Anna Leahy: Absolutely the first thing you must do is be friendly with every Administrative Assistant you meet—in your department, in the dean’s office, in the public relations and development offices. And take time to meet every Administrative Assistant you can. Unless your PhD is in event planning, these are the people you need to help you make the reading series a success. Coordinating a reading series is more work than it probably should be, so it’s easier and more successful when you have a team behind you (and often ahead of you). I have a few other recommendations, based on hindsight. Make up a name early; it took us weeks to settle on Tabula Poetica after we (somewhat accidentally) piloted a series, but having a name makes people think you have a project. Establish a Facebook group; maybe 232 members isn’t huge (yet!), but it helps get the word out, and students especially use Facebook to track events.
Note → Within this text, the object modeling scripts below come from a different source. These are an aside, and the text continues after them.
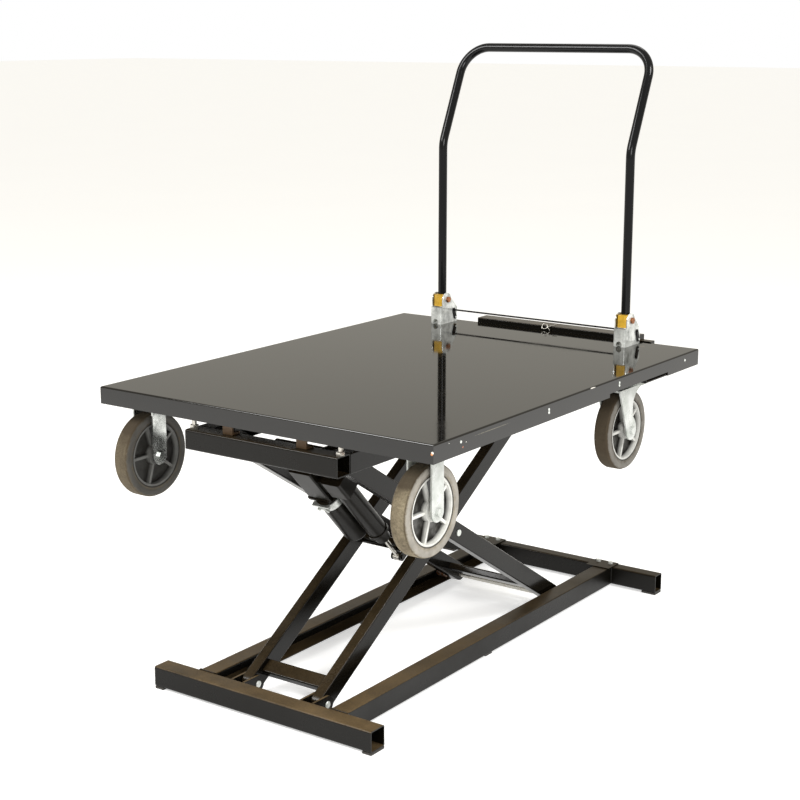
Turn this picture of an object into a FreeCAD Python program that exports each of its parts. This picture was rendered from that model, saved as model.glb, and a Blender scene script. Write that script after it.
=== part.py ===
"""Mobile scissor lift table: a flat steel deck on four large castors, carried by a single
scissor that stands on its own welded base frame. Raised, the base carries the table and the
castors hang free. Lowered, the castors reach the floor and the base is drawn up off it.

Frame: X across the deck, Y along it with the push handle at +Y, Z up from the floor.
The origin is the centre of the overall footprint, on the floor. Millimetres throughout.
"""
import FreeCAD
import Part
import math
import os

V = FreeCAD.Vector
OUT_DIR = "parts"

# ---- driving dimensions -------------------------------------------------------------
# deck
DECK_WIDTH = 1000.0
DECK_LENGTH = 1300.0
DECK_TOP = 757.5
DECK_Y = -34.0              # deck centre, measured from the centre of the footprint
DECK_SHEET = 2.5
DECK_FLANGE = 44.0
DECK_FOLD = 4.0             # outside radius of the folded edge

# base frame of square tube and roller channels
BASE_HALF_LENGTH = 694.0
PAD_HEIGHT = 6.0
BASE_TUBE = 53.0
BASE_TUBE_WALL = 3.0
FRONT_TUBE_HALF = 338.0
REAR_TUBE_HALF = 376.0
REAR_TUBE_DEPTH = 40.0

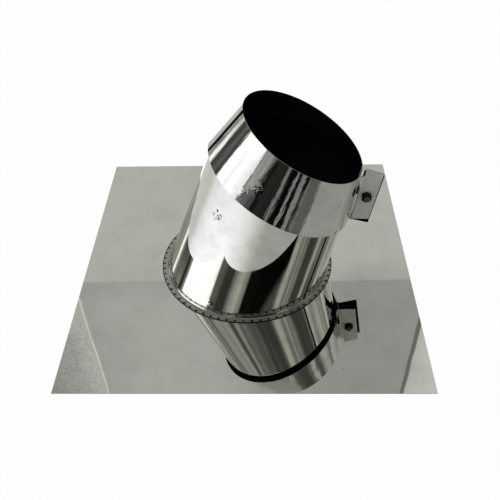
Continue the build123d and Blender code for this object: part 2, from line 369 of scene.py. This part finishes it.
def flange_lines(tree, place, beyond):
    """1 on the foot of the wall and the flange's rim, which are painted dark as painted shade."""
    from_middle = add(
        tree, "ShaderNodeVectorMath", place, oval_middle, operation="SUBTRACT"
    )["Vector"]
    half_x, half_y = oval_x + FLANGE_WIDTH, oval_y + FLANGE_WIDTH
    to_round = (1 / half_x, 1 / half_y, 0)
    scaled = add(tree, "ShaderNodeVectorMath", from_middle, to_round, operation="MULTIPLY")[0]
    reach = add(tree, "ShaderNodeVectorMath", scaled, operation="LENGTH")["Value"]
    rim = add(tree, "ShaderNodeMath", reach, 1 - RIM_LINE / half_x, operation="GREATER_THAN")[0]
    foot = add(
        tree, "ShaderNodeMath", beyond, UPSTAND_SHEET / 2 + FOOT_LINE, operation="LESS_THAN"
    )[0]
    return add(tree, "ShaderNodeMath", rim, foot, operation="MAXIMUM")[0]


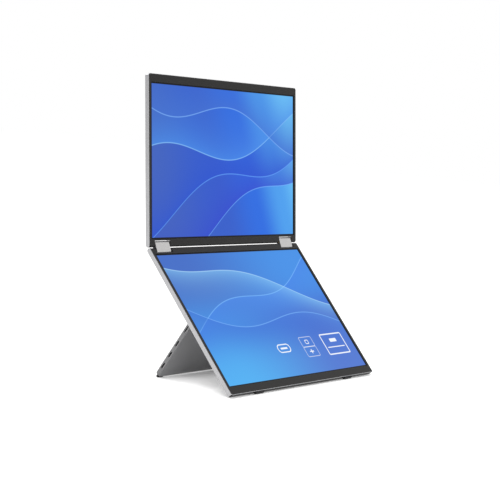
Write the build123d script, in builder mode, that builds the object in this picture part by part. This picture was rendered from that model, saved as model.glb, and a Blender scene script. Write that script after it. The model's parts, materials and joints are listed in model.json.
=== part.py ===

Collaborate; Tabula Poetica worked with the Rodgers Center for Holocaust Education to do a reading from Night just before Elie Wiesel visited campus, and we hosted a bilingual reading by MFA students in English and undergraduates in German as part of the Freedom Without Walls program. Look into hiring a student worker (graduate assistant, work-study undergrad, whatever); Natalie d’Auvergne is this year’s Graduate Assistant, and even over the summer, she’s been working to generate a list of area high schools and libraries and write reviews of books by this fall’s visiting poets. These are things I’d advise because I happened upon them, but wish someone had told me sooner. Mostly, I’d say just do something to promote poetry. These are difficult times for the arts, so those of us who can do something should. Poets are generous people, by and large, and you never know who’s out there waiting for a poetry event, either because they secretly write poems or they have fond memories of a grandmother reading poetry to them. Poetry, because we are language users and metaphorical thinkers, is one of the most human of endeavors.